THE minimum grocery expenditure for the lower to middle-income families will cost between RM400 and RM600 per month on the rising prices.
Hargapedia CEO CK Soon (picture) told The Malaysian Reserve (TMR) this calculation is solely based on the essential items per household on average and not including other additional purchases.
“When we talk about spending, it’ll be RM600 on grocery cost per month on average. This is not including the cost of dining out,” Soon told TMR in an interview recently.
“The lowest you can go if you skimp may be about RM400,” he said.
According to him, the item with the highest price increase is cooking oil, with almost 100% hike now than pre-pandemic.
“Some brands which used to sell their 5kg pack for about RM19.90 have their prices rising to RM39,” he said, noting that this is due to higher crude palm oil prices, geopolitical issues and Indonesia’s recent move to ban palm oil export.
Other items which see significant increase in price include: Canned seafood such as mackerel which saw its prices rising to RM7.90 compared to RM4.90 in 2020 and butter which saw its price increased to RM15 from RM4.90 pre-pandemic.
“As long as the oil prices remain high, these grocery prices will continue to go up, especially for products which materials are sourced from outside (Malaysia),” Soon explained.
“This is something that’s beyond the government’s control. Like dairy, it depends on imported materials.”
Last month, Malay daily Utusan Malaysia reported that the price of basic items in the country will likely see a hike between 50% and 60% starting June following the implementation of the new RM1,500 minimum wage.
The report noted prices of several daily necessities such as poultry and vegetables have increased prior to the Aidilfitri celebration and businesses nationwide have also implemented price hikes on their items.
Universiti Tun Abdul Razak economist Prof Emeritus Dr Barjoyai Bardai said the price hike on basic items such as food would have a ripple effect on restaurants.
Before the new minimum wage came into force, he said the prices of items have increased by 30% due to many factors, among which included high demand as well as the conflict between Ukraine and Russia.
Meanwhile, Soon said that there are two trends that are going to persist in Malaysia until the oil prices stabilise.
One is inflation, which he said is not exclusive only to Malaysia, and another is “shrinkflation”.

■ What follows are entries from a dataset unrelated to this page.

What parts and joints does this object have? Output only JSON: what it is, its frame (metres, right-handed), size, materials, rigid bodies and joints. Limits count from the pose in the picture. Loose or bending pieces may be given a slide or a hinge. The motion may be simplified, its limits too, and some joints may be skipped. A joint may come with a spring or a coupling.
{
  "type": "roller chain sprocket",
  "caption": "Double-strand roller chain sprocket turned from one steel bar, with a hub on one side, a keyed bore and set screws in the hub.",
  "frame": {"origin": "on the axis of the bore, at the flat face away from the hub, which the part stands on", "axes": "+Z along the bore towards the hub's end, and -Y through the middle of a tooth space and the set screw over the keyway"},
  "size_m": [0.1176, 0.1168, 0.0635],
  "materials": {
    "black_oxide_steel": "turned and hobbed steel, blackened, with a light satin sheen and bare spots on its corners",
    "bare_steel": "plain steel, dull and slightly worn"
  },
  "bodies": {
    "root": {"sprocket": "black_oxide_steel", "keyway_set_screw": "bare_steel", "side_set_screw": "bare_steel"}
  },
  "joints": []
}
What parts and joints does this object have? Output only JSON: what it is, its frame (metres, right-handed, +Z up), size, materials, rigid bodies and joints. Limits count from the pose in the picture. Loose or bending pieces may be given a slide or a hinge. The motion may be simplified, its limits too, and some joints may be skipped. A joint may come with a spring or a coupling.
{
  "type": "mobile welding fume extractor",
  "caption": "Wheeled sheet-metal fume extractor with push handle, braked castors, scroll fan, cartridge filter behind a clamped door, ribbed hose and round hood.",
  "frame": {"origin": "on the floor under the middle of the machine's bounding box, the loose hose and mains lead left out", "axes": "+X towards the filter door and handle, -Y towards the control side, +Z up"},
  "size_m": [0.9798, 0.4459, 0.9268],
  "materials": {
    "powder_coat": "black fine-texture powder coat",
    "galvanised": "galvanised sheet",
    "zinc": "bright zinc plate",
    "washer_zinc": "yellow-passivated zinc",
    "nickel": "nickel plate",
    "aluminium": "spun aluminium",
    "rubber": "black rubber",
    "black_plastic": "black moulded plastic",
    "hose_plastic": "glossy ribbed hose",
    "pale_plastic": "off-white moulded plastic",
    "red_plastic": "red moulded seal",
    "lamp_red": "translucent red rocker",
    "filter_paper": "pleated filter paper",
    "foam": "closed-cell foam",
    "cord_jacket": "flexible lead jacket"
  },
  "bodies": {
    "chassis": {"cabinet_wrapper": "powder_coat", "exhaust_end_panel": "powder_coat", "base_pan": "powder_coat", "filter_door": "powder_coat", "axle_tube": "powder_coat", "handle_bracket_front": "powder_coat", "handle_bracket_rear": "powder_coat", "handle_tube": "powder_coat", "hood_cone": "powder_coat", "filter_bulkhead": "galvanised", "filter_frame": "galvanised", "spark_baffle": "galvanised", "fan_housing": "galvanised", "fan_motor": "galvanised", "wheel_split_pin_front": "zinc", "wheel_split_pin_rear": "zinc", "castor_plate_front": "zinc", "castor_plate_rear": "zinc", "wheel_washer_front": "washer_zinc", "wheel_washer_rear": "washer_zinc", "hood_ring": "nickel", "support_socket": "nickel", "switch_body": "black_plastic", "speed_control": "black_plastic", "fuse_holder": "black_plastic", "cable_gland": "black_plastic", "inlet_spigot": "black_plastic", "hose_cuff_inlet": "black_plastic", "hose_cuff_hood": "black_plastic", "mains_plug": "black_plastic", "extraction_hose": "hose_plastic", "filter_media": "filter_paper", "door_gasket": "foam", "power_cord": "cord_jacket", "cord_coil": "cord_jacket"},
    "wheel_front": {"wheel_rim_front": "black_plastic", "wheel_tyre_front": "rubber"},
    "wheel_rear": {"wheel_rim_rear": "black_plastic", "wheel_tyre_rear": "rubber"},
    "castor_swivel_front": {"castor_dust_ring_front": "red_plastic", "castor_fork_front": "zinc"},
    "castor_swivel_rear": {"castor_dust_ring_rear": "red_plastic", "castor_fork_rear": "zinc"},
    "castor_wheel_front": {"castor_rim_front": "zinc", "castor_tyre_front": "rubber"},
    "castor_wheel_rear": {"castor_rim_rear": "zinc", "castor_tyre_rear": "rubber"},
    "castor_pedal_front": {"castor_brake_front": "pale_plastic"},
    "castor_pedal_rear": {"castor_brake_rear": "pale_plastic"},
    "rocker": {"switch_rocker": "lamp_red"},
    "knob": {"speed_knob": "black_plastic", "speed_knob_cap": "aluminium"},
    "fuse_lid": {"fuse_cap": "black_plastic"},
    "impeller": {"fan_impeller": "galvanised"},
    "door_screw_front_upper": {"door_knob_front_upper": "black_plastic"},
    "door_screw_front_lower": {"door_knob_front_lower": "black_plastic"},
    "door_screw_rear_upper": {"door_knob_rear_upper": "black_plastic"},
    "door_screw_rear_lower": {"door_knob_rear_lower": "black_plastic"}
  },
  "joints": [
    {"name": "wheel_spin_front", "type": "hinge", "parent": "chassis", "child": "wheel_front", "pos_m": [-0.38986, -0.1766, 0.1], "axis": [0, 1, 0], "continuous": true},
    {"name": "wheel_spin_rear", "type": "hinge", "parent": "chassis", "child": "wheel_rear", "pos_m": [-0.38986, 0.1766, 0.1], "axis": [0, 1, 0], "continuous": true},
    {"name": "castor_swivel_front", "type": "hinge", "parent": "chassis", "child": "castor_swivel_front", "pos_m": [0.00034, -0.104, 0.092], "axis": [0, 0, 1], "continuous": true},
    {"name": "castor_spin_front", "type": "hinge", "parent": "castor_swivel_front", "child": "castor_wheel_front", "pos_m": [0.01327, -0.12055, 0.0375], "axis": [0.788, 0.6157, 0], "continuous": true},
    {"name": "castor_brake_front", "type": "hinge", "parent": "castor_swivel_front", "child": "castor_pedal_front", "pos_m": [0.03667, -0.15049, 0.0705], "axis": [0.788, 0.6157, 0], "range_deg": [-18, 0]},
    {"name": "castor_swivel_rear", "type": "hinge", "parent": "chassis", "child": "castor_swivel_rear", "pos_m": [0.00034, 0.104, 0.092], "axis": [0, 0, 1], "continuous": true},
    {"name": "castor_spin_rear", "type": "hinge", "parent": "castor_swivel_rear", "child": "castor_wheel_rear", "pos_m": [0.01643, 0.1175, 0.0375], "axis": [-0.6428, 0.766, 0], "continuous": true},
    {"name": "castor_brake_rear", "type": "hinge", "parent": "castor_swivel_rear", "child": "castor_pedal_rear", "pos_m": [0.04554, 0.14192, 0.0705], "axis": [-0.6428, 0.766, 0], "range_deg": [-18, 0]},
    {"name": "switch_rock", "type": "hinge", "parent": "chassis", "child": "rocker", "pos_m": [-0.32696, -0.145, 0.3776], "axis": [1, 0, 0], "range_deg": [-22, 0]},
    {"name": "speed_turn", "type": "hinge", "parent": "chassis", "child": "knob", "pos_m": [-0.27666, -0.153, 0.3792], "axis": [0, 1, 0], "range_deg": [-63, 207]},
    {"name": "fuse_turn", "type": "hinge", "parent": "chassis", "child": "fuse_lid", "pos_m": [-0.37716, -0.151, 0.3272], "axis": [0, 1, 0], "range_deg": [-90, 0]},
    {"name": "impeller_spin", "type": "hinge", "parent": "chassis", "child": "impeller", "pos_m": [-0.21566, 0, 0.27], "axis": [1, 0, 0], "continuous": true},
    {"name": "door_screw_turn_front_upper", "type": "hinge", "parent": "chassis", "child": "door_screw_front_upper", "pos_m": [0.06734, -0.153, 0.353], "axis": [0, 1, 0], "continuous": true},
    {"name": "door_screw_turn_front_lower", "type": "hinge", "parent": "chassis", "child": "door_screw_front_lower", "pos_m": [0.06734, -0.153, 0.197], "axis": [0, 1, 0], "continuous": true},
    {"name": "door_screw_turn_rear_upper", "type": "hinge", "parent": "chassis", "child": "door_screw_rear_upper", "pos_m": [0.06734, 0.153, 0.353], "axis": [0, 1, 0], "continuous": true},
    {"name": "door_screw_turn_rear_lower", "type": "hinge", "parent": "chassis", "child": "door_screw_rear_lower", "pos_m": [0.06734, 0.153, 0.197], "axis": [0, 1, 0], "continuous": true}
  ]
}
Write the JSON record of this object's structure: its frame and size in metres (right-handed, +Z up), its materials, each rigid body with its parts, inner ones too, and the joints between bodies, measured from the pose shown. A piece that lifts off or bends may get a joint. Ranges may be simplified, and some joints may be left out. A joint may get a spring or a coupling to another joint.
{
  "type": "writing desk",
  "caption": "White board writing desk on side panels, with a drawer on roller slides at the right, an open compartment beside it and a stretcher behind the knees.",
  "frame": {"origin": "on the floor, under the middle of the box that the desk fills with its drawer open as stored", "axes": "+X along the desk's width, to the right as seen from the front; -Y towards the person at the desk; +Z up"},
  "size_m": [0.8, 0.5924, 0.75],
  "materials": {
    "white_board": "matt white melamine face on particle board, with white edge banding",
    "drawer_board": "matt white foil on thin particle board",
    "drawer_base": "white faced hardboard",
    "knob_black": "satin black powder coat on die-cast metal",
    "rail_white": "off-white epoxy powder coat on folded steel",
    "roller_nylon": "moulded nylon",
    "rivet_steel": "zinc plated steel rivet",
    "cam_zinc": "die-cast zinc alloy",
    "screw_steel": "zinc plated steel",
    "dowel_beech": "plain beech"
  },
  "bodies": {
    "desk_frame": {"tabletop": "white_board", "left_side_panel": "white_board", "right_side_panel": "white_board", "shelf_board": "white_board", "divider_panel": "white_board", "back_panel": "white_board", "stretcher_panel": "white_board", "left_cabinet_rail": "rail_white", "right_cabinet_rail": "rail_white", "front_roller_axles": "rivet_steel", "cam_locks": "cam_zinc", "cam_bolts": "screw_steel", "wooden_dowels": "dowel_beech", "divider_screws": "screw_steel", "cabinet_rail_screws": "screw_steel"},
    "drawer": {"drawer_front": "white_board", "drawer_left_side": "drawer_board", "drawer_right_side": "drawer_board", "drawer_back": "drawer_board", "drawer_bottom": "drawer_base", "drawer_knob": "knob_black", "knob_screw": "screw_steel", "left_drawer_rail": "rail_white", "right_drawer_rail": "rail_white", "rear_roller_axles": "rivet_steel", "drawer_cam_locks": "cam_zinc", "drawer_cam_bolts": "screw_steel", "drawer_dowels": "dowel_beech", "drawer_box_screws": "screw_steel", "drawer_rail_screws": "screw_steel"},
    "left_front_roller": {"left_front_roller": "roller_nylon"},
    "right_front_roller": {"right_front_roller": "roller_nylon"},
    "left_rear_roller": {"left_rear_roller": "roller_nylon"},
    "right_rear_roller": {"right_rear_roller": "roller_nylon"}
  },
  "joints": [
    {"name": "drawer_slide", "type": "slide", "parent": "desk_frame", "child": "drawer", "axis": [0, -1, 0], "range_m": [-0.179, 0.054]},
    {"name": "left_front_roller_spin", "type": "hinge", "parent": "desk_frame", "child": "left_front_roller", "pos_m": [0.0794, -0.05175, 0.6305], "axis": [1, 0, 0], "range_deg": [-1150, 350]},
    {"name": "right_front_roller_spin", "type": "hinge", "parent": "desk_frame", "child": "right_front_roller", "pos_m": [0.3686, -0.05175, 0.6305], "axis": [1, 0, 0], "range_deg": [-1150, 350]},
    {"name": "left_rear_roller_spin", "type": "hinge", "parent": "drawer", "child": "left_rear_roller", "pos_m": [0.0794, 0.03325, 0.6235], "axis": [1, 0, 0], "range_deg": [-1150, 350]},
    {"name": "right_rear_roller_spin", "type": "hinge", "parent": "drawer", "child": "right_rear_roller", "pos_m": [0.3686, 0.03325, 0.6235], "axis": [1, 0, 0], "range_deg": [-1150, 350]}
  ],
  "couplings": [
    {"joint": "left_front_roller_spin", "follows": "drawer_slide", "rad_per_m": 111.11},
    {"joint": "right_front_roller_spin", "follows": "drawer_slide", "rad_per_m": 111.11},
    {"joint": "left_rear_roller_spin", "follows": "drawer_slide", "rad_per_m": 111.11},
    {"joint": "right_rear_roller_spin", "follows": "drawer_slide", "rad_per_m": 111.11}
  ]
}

In essence, it means the brand reduces the size of its products due to increasing cost.
“It is getting more rapid in the past three years. From hundreds to thousands of products; from food to toiletries,” Soon said.
“Retailers or brands do not want to be the first to increase the price because they will face backlash. From the rate of things going, this will happen aggressively here. In the US and Singapore, there have been talks on this,” he added.
The issue is, Soon said that the government does not look at the shrinking prices in the Consumers Price Index and the consumers will be at the losing end as they have to pay more.
The government, he said, should look into implementing unit pricing per item so consumers will get to know how much they are paying for.
Bloomberg recently reported that the New Zealand government is looking to implement compulsory unit pricing on grocery products, which will give shoppers the ability to better compare products, and is getting ready to launch consultation on a code of conduct that retailers will have to adhere to.
It means that unit prices can be shown in different measures for the same type of groceries — in some cases price per 10g, in others price per 100g.
Soon also believes that shrinkflation will not go away anytime soon. However, once there is a surplus of certain items, some retailers may opt to do promotional packs or buy-one, free-one deals.
As such, he said Hargapedia aims to empower consumers to purchase smartly. It gathers and compares grocery prices from 600 online stores as well as offline retailers, and it offers best deals and vouchers which allow consumers to plan and check their purchases smartly.
“What consumers need to know is that retailers — online and offline — regularly do promotions. With physical stores, they even do it during weekends on top of their promotional deals. So, we cannot say online or offline is better.
“With our app, you can look and gauge your cost from the item to your opportunity costs as well,” Soon said further.
Hargapedia — established in 2017 — with 1.2 million active users in Peninsular Malaysia, aims to empower consumers to save by making the right purchases at the right time.
“For us, instead of how to mitigate the increase, what we should do is buy at the right time. If we cannot stop price increase, buy smartly, buy during promotion.
“If you know how to do so, you can save more than RM2,000 savings per year,” Soon said, adding that in general retailers offer up to 30% discounts during their promotions.